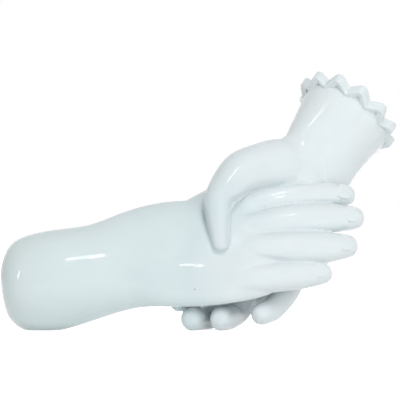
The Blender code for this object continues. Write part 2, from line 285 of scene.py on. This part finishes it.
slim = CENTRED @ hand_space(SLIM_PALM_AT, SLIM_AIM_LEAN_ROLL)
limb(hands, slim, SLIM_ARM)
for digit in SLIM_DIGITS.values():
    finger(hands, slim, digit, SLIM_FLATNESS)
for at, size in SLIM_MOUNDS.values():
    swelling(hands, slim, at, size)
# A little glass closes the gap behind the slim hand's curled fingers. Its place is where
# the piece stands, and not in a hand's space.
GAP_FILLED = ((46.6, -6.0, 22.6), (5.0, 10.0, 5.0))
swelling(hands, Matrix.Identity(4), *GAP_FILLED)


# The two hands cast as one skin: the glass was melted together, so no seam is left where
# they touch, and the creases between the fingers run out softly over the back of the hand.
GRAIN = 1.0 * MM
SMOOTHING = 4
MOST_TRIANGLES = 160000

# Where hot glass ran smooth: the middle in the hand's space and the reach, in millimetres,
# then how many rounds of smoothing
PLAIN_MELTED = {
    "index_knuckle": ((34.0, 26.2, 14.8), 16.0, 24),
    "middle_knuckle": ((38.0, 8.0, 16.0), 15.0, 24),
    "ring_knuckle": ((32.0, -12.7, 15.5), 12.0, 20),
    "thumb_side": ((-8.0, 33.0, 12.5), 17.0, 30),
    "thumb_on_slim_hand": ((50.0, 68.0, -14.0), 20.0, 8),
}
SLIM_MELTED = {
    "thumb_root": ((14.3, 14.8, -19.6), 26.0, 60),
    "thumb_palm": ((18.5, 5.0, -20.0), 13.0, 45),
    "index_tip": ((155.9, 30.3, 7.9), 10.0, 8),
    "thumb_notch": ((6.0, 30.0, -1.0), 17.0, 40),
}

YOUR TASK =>
Quote the data above verbatim from its first line to the line that includes "swelling(hands, Matrix.Identity(4), *GAP_FILLED)", with both boundary lines retained.

ANSWER TO THE PROBLEM =>
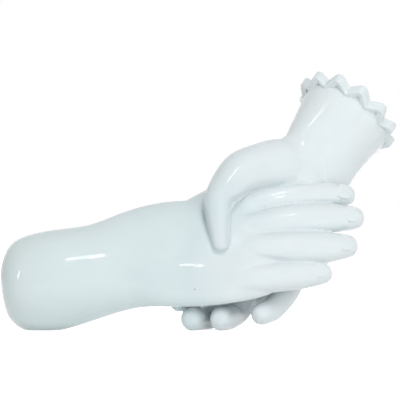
The Blender code for this object continues. Write part 2, from line 285 of scene.py on. This part finishes it.
slim = CENTRED @ hand_space(SLIM_PALM_AT, SLIM_AIM_LEAN_ROLL)
limb(hands, slim, SLIM_ARM)
for digit in SLIM_DIGITS.values():
    finger(hands, slim, digit, SLIM_FLATNESS)
for at, size in SLIM_MOUNDS.values():
    swelling(hands, slim, at, size)
# A little glass closes the gap behind the slim hand's curled fingers. Its place is where
# the piece stands, and not in a hand's space.
GAP_FILLED = ((46.6, -6.0, 22.6), (5.0, 10.0, 5.0))
swelling(hands, Matrix.Identity(4), *GAP_FILLED)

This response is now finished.